Participants proceed by pressing “I Accept the Burden” — a deliberate friction point designed to filter casual or unserious entries. Access requires a verified identity (Supabase Auth) to maintain the integrity of the corpus.
Known Limitations
SAMPLE BIAS — The current intake is English-only and limited to participants who discover the Protocol through word-of-mouth or direct invitation. This skews heavily toward Western, English-speaking, internet-literate populations. The Archive does not yet represent global moral diversity.
SINGLE-PROMPT DEPTH— The Gate asks a single essay question. A single prompt cannot surface the full landscape of a person's moral reasoning. The Inquisitor (a follow-up conversational phase) is now live and unlocks automatically for witnesses who bypass The Gate.

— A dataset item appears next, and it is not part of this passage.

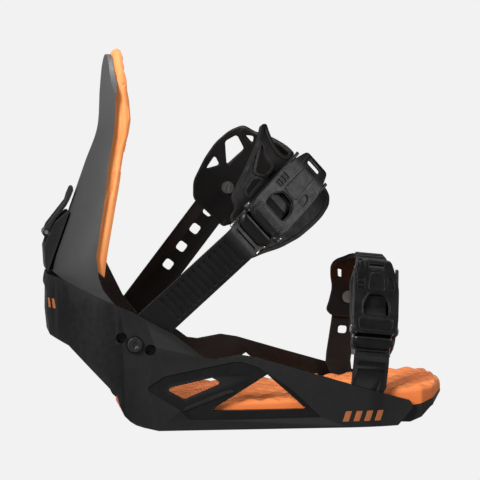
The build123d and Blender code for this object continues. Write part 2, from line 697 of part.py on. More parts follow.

NO INTER-RATER RELIABILITY — The rubric has not been validated across multiple independent raters. We do not yet know if two reviewers would score the same submission within an acceptable variance.
SELF-REPORT ONLY — All data is self-reported. There is no mechanism to verify the factual accuracy of a testimony. The rubric prioritizes the quality of moral reasoning over the verifiability of events.
Reviewer Asks
We are not asking reviewers to evaluate the Protocol as a whole. At this stage, we ask you to assess only the following:
- Rubric Fitness
Do the four dimensions adequately capture what makes a testimony valuable for AI alignment training data? Are any dimensions redundant, or is something critical missing?
- Prompt Quality
Does the Gate's single prompt (“Detail a scenario where you acted directly against your own self-interest to uphold a deeply held principle”) reliably elicit the kind of moral reasoning the rubric is designed to measure?
- Consent Adequacy
Is the consent posture sufficient for the sensitivity of the data being collected? What disclosures are missing?
- Threshold Calibration
Given the exemplar above, does a threshold of 50/100 feel appropriately selective? Too permissive? Too strict?